Dan Dietrich is a fourth generation farmer on his family’s land north of Mt. Morris.
But he doesn’t raise livestock the way the generations before him did. And he doesn’t do it the way other area farmers do, either.
Dietrich Ranch offers grass fed, pasture-raised products from animals without hormones and antibiotics. Eighty percent of sales goes to wholesale customers and 20 percent is sold to individuals in larger portions and different cuts.
“I wanted to be more holistic,” Dan Dietrich said. “It helped me get a relationship with the customers. It’s a market for beef that’s clean in nature. There’s a premium for our beef. It’s not a huge difference. We still have a good local product. It’s a different marketing system.”
The meat industry has been impacted greatly by the COVID-19 pandemic. Some meat processing plants were closed due to COVID-19 outbreaks. Restaurants being closed changed what products were in demand in markets. Many farmers were stuck with low prices or had nowhere to take their livestock.
Because Dietrich Ranch is direct-to-market, it didn’t have those problems. Dietrich booked processing dates a year and a half in advance.
“This has been a problem in agriculture for a long time,” Dietrich said. “We have only so many markets we can sell to. When you are a price taker, you’re selling at whatever. I can be a price maker. That attracted me.”
Over the past few years, Dietrich has finished about 100 head of cattle a year. This year, he’s looking at 250-300 because of an increase in interest and people looking to shop local with the pandemic going on.

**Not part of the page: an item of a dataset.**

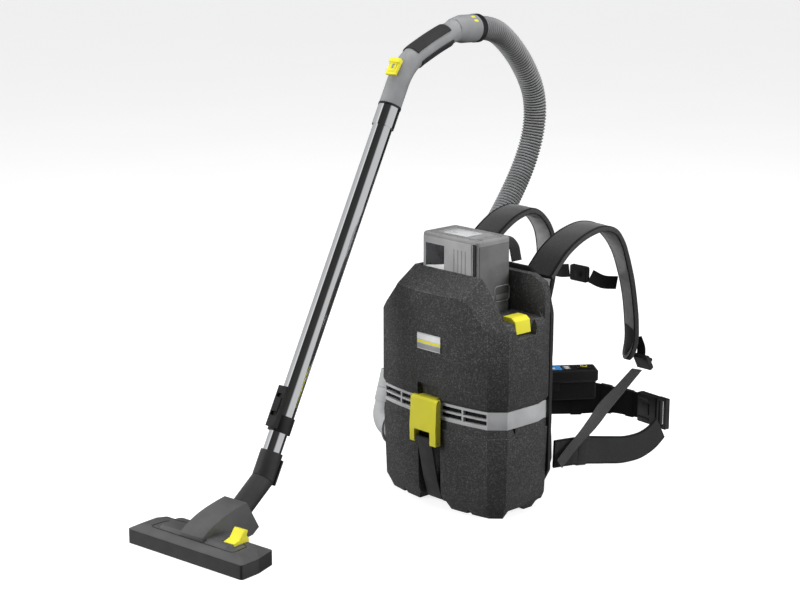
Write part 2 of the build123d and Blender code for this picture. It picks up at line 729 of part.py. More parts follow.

Dietrich would like to see the meat industry swing back in the direction of local producers. He believes COVID-19 has put a spotlight on the problems in the industry and has acted as a catalyst in ways that could keep money local and help small communities thrive again.

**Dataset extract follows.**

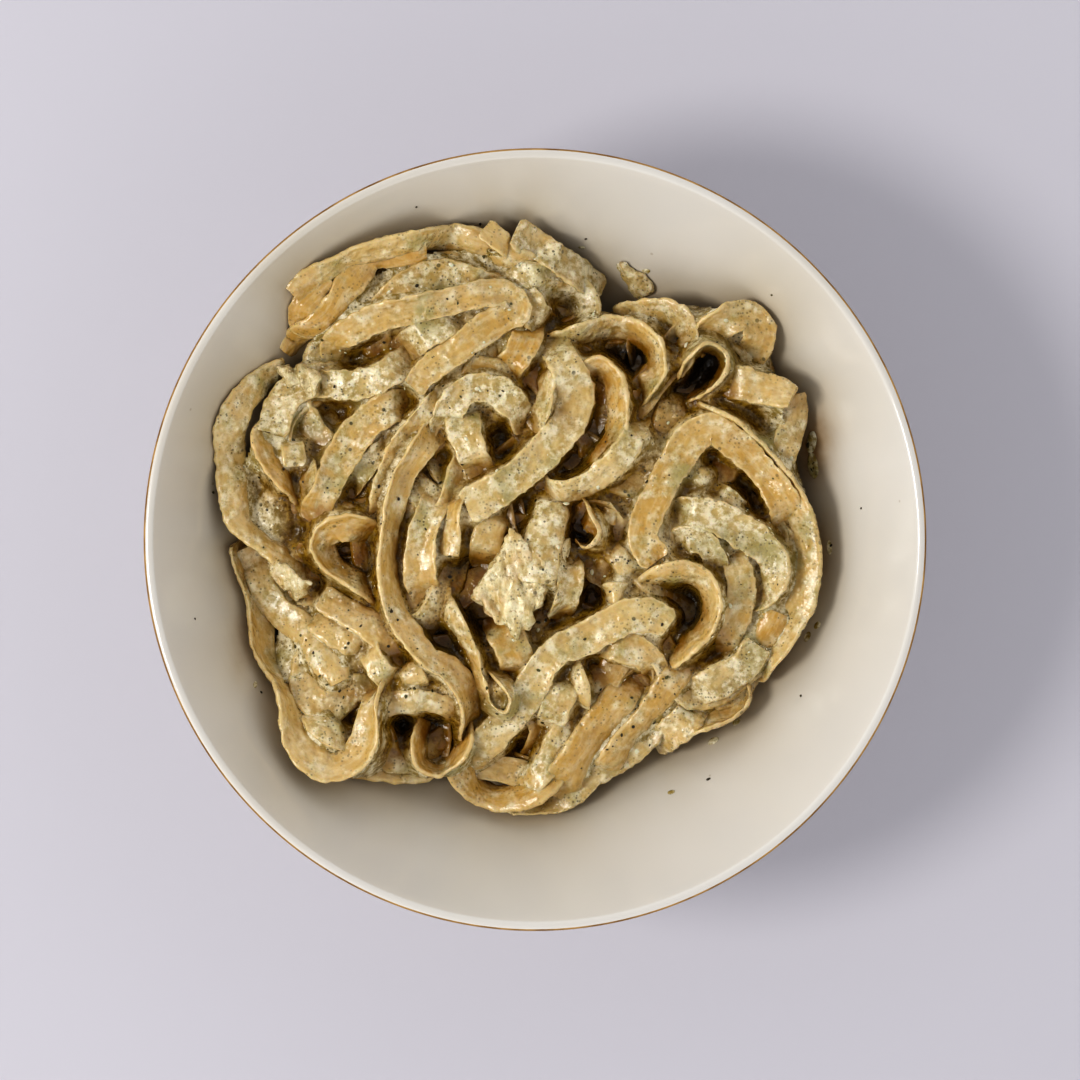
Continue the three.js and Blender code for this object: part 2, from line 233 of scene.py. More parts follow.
class Wire:
    """A node's output, which can be added, subtracted and multiplied with Math nodes."""

    def __init__(self, tree, socket):
        self.tree = tree
        self.socket = socket

    def __add__(self, other):
        return self.tree.maths("ADD", self, other)

    def __sub__(self, other):
        return self.tree.maths("SUBTRACT", self, other)

    def __rsub__(self, other):
        return self.tree.maths("SUBTRACT", other, self)

    def __mul__(self, other):
        return self.tree.maths("MULTIPLY", self, other)

    def __abs__(self):
        return self.tree.maths("ABSOLUTE", self)

    def __or__(self, other):
        """The larger of the two."""
        return self.tree.maths("MAXIMUM", self, other)

    def __getitem__(self, output):
        """Another output of the same node."""
        return Wire(self.tree, self.socket.node.outputs[output])


class Tree:
    """A node tree being built: each method adds a node and gives its output."""

    def __init__(self, group):
        self.group = group

    def feed(self, value, target):
        """Links a wire to an input, or sets the input to a value."""
        if isinstance(value, Wire):
            self.group.links.new(value.socket, target)
        else:
            target.default_value = value

    def add(self, kind, inputs=None, output=0, **settings):
        node = self.group.nodes.new(kind)
        for key, value in settings.items():
            setattr(node, key, value)
        for key, value in (inputs or {}).items():
            self.feed(value, node.inputs[key])
        return Wire(self, node.outputs[output])

    def maths(self, operation, first, second=0.0):
        return self.add("ShaderNodeMath", {0: first, 1: second}, operation=operation)

    def vector(self, operation, first, second):
        return self.add("ShaderNodeVectorMath", {0: first, 1: second}, operation=operation)

    def mixed(self, factor, first, second, blend="MIX"):
        """A colour between two colours."""
        return self.add("ShaderNodeMix", {0: factor, 6: first, 7: second}, 2,
                        data_type="RGBA", blend_type=blend)

    def stepped(self, value, low, high):
        """0 below low, 1 above high, eased between."""
        return self.add("ShaderNodeMapRange", {"Value": value, "From Min": low, "From Max": high},
                        interpolation_type="SMOOTHSTEP")

    def spread(self, value, low, high):
        """A value from 0 to 1, spread evenly from low to high."""
        return self.add("ShaderNodeMapRange", {"Value": value, "To Min": low, "To Max": high})

    def noisy(self, vector, scale, detail=3.0, roughness=0.55):
        """Noise between 0 and 1, with features of about 1/scale metres."""
        return self.add("ShaderNodeTexNoise",
                        {"Vector": vector, "Scale": scale, "Detail": detail, "Roughness": roughness})

    def seeded(self, seed, scale, detail=1.0, output=0):
        """Noise over the geometry's own places, with a seed."""
        return self.add("ShaderNodeTexNoise", {"Scale": scale, "Detail": detail, "W": seed}, output,
                        noise_dimensions="4D")

    def cells(self, vector, scale):
        """Distance to the nearest of evenly strewn points; its Color is one value for each."""
        return self.add("ShaderNodeTexVoronoi", {"Vector": vector, "Scale": scale}, "Distance", feature="F1")

    def stored(self, name):
        """A value stored on the mesh, for a shader."""
        return self.add("ShaderNodeAttribute", output="Fac", attribute_name=name)

    def field(self, name, kind="FLOAT"):
        """A value stored on the mesh, for Geometry Nodes."""
        return self.add("GeometryNodeInputNamedAttribute", {"Name": name}, data_type=kind)

    def shifted(self, geometry, direction, distance):
        offset = self.add("ShaderNodeVectorMath", {0: direction, "Scale": distance}, operation="SCALE")
        return self.add("GeometryNodeSetPosition", {0: geometry, "Offset": offset})

    def speckles(self, vector, scale, radius, share):
        """1 inside small uneven dots: scale sets how close they are, share how many there are."""
        cells = self.cells(vector, scale)
        dot = self.stepped(cells, radius, radius * 0.6)
        return dot * self.stepped(cells["Color"], 1 - share, 1.02 - share)

    def give(self, **outputs):
        """Ends a node group with its outputs."""
        result = self.group.nodes.new("NodeGroupOutput").inputs
        for name, wire in outputs.items():
            self.feed(wire, result[name])
        return self.group

    def shade(self, inputs, height=None, distance=0.0, strength=1.0):
        """Feeds the material's shader, with a height as its bump."""
        shader = self.group.nodes["Principled BSDF"]
        for name, value in inputs.items():
            self.feed(value, shader.inputs[name])
        if height is not None:
            bump = self.add("ShaderNodeBump", {"Height": height, "Distance": distance, "Strength": strength})
            self.feed(bump, shader.inputs["Normal"])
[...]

“People are becoming aware of how valuable local meat can be,” Dietrich said. “COVID-19 just woke people that maybe didn’t see the advantage of that. If something disruptive happens with the grocery store, where will we go? That’s here. Back in the 1950s, that’s how everyone did it. They knew a farmer and bought it directly. Now it’s a natural reaction.”
Growing up in the mid to late 90s, the Dietrich family had several operations. Dan’s dad had hogs and his grandfather had cattle. His uncle milked cows.
And then the older generation retired. Dan wanted to keep going. The infrastructure on the family farm was old. Grass fed beef was gaining popularity.
In 2009, Dietrich seeded grass and turned cattle out in the pasture and started implementing more holistic practices. The health of the land is important to him.
“People are out here seeing the landscape and the health of the cattle and cleanliness,” Dietrich said. “There’s little erosion from water and rain. The soil is improving. Once they see that, it’s cool. The great tasting beef is just a bonus.”
The farm has three parcels. Dietrich rents the 200 acres that livestock graze over from the family and runs it mostly alone. He always had an interest in continuing the operation and wants to be viable for future generations. He has an eight-year-old daughter and a six-year-old son.
“When you’re fourth generation, you don’t want to be the one that lost it,” Dietrich said. “I have a love and interest for it. It keeps me motivated to continue to learn and figure out a way. I want it to be there for them and set examples for other farms and people just starting out.”
Dietrich Ranch also offers pork. lamb, and chicken.